[Start Given records]

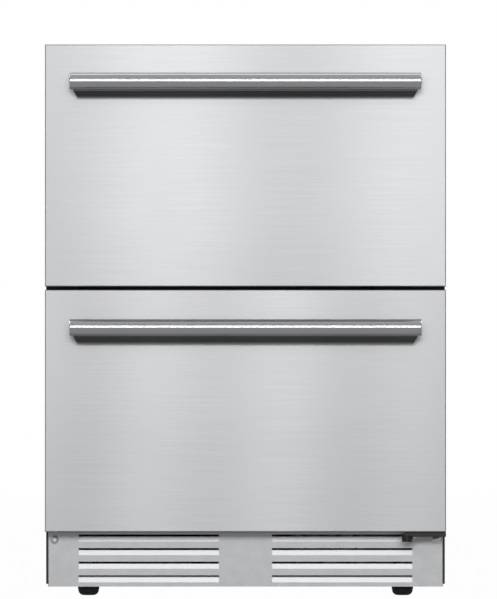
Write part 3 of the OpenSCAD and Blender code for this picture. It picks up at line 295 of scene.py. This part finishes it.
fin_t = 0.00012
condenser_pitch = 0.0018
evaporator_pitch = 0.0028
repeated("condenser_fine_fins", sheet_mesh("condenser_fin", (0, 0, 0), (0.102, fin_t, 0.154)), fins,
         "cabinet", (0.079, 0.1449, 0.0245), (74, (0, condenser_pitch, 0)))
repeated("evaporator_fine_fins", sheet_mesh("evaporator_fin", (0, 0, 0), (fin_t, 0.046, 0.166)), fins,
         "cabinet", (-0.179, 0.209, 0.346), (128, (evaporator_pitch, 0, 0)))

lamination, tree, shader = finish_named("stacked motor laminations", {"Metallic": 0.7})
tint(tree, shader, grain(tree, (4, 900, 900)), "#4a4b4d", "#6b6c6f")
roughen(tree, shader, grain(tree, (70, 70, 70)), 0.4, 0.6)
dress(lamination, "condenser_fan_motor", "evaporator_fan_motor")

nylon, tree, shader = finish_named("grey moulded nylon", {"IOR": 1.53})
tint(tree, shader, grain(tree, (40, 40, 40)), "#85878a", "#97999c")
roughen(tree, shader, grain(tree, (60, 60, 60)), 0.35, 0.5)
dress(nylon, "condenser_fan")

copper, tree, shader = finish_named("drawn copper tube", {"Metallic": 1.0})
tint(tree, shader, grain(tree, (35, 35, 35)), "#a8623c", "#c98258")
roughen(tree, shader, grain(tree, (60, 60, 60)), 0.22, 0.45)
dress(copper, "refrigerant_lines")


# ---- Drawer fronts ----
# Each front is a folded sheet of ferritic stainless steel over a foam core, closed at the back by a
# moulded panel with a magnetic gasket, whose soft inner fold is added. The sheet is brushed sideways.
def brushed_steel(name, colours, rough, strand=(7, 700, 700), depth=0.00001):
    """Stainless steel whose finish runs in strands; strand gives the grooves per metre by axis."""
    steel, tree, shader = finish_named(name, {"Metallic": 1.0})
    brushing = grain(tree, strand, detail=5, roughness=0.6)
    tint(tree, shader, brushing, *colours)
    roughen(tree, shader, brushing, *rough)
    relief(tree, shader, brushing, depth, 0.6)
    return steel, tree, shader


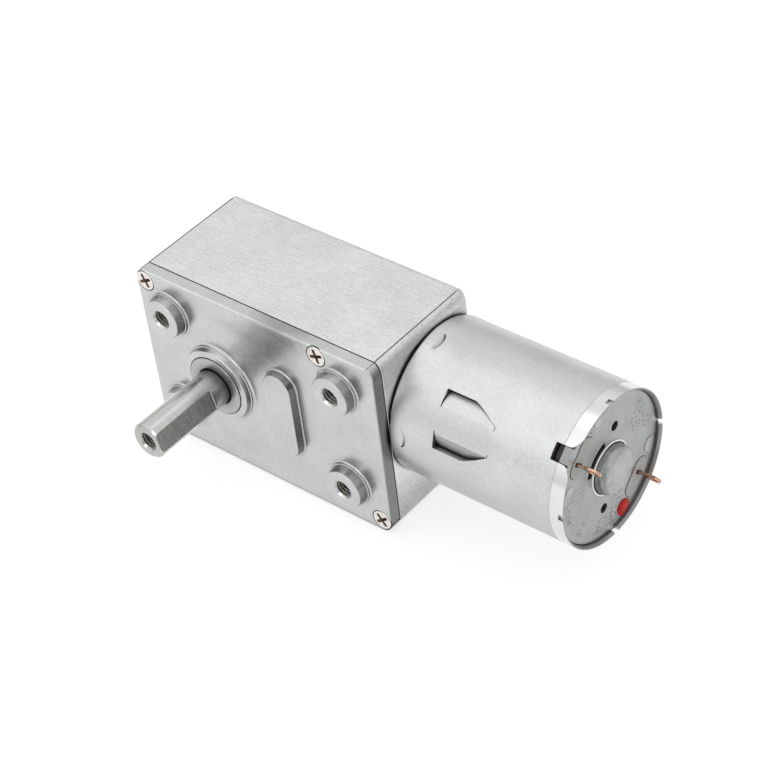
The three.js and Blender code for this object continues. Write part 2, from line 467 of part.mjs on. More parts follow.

[End Given records]

Task directions
The answer should consist of the lines from the first line of the entries through the line with "(evaporator_pitch, 0, 0)))", copied exactly.

Completed task
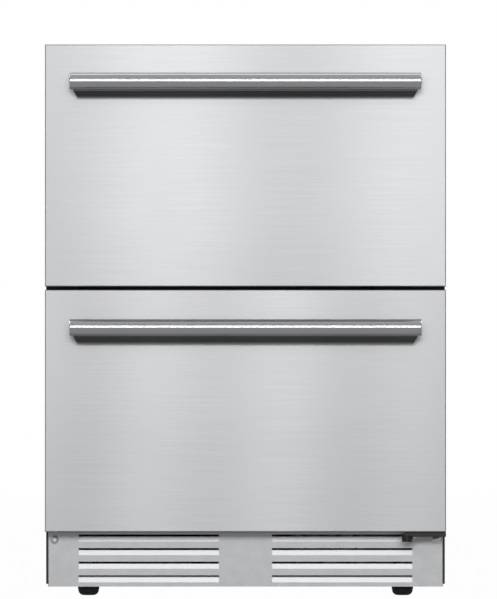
Write part 3 of the OpenSCAD and Blender code for this picture. It picks up at line 295 of scene.py. This part finishes it.
fin_t = 0.00012
condenser_pitch = 0.0018
evaporator_pitch = 0.0028
repeated("condenser_fine_fins", sheet_mesh("condenser_fin", (0, 0, 0), (0.102, fin_t, 0.154)), fins,
         "cabinet", (0.079, 0.1449, 0.0245), (74, (0, condenser_pitch, 0)))
repeated("evaporator_fine_fins", sheet_mesh("evaporator_fin", (0, 0, 0), (fin_t, 0.046, 0.166)), fins,
         "cabinet", (-0.179, 0.209, 0.346), (128, (evaporator_pitch, 0, 0)))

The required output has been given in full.